Check each line of the entries below for the string "True"; copy every line where it appears.

[Extracted records]

=======

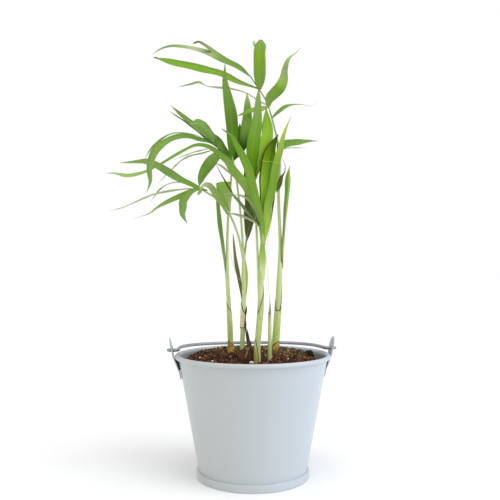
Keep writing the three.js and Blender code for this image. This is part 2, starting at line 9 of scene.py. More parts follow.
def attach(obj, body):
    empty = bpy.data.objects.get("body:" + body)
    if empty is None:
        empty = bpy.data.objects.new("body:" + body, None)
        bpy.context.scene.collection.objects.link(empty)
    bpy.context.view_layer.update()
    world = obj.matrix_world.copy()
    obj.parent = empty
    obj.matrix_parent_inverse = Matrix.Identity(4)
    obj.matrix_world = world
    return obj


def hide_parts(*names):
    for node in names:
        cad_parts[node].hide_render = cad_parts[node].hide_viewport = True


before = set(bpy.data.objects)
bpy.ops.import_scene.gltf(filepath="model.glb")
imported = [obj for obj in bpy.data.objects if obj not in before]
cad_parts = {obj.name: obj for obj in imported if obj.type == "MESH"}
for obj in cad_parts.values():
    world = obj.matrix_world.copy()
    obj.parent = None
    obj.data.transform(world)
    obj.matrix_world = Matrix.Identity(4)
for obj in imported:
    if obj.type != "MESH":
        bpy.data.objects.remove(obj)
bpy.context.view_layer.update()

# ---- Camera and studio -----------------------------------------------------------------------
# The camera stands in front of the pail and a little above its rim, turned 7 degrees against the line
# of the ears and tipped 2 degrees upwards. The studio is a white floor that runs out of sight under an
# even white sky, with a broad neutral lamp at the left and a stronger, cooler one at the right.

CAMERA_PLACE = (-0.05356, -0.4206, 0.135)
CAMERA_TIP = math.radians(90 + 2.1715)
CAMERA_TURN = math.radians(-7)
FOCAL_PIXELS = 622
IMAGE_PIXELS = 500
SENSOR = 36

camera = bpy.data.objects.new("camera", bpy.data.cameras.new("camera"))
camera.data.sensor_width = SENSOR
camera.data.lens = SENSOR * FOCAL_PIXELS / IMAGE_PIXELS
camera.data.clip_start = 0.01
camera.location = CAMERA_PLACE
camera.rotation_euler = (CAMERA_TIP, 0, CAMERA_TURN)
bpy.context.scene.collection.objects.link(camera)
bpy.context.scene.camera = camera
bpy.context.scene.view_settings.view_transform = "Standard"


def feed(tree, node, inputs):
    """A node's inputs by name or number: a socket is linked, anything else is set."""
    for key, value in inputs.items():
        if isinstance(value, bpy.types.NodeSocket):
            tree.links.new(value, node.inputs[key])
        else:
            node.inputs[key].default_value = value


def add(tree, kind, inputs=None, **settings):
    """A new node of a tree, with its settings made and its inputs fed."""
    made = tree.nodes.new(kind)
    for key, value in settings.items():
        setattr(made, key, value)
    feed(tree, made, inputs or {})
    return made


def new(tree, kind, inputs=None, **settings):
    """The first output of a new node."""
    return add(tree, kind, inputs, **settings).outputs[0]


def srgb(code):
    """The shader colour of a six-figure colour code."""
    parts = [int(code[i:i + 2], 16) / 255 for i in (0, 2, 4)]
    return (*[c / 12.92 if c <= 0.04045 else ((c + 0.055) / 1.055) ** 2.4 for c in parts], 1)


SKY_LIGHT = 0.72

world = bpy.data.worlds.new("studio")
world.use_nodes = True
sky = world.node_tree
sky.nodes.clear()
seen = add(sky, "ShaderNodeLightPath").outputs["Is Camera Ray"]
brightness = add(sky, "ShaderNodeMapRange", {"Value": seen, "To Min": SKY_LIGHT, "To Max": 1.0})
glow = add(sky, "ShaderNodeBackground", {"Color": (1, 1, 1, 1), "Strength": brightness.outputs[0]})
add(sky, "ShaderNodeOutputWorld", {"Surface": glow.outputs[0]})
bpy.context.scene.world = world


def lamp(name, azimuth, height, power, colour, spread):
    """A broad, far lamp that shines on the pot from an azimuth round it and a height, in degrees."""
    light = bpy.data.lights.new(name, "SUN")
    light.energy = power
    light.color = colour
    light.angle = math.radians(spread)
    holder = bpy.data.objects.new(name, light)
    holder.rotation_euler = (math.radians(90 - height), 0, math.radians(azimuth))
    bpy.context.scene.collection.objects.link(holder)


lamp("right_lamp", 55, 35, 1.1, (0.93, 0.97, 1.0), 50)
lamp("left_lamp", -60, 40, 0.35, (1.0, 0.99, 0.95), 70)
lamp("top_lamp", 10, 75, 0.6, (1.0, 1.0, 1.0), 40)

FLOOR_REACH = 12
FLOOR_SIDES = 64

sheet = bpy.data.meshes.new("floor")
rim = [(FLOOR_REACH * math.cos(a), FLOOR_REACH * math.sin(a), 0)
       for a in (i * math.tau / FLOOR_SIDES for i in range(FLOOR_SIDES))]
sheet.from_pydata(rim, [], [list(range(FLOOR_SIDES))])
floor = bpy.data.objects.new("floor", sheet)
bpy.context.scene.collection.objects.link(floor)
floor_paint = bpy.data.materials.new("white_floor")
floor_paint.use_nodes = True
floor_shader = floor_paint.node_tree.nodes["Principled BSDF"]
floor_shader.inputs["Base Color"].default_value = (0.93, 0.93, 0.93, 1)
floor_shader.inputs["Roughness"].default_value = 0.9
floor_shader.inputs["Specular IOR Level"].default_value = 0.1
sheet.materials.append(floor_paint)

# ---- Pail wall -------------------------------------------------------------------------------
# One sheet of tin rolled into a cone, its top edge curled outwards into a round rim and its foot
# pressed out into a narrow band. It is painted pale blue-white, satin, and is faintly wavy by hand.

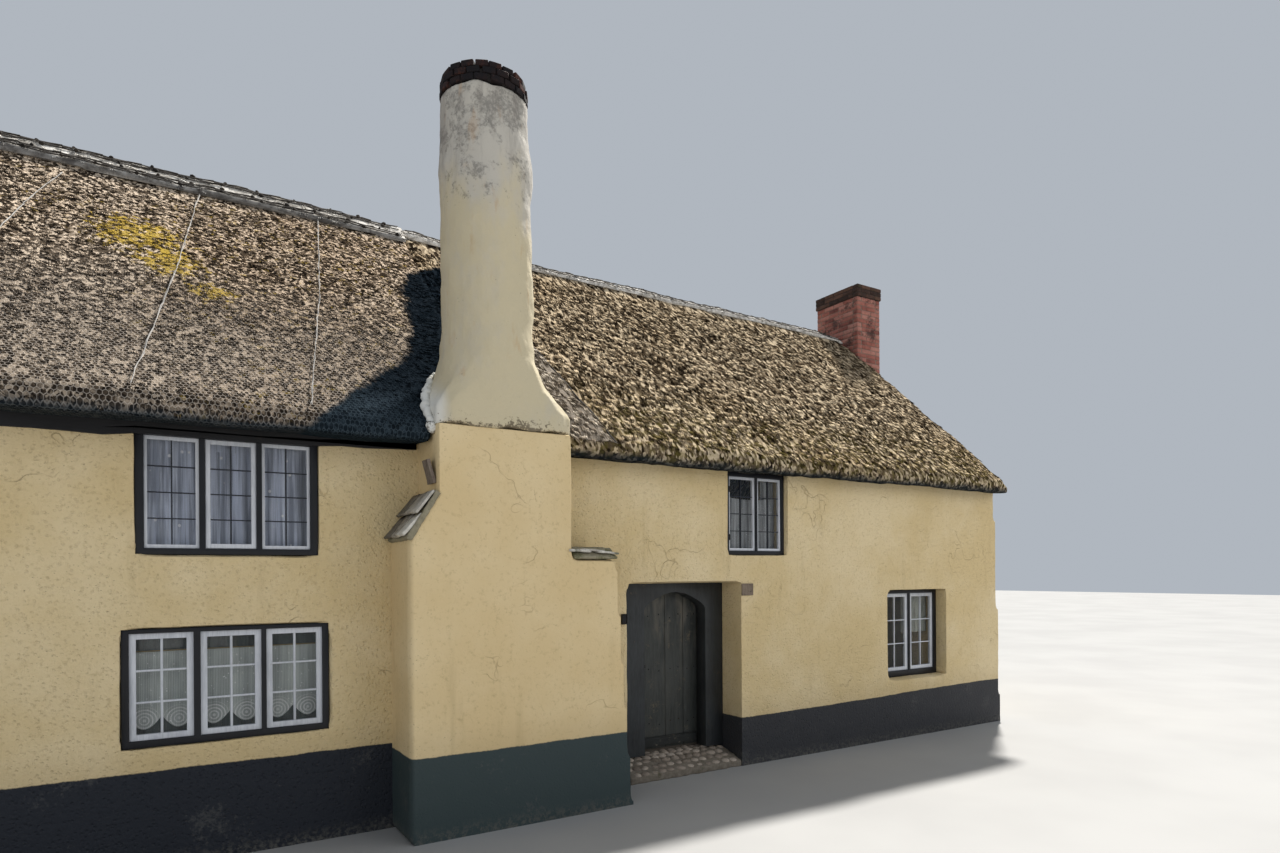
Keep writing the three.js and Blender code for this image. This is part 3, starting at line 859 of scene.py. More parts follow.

=======

◆ Solution below:
        cad_parts[node].hide_render = cad_parts[node].hide_viewport = True
world.use_nodes = True
floor_paint.use_nodes = True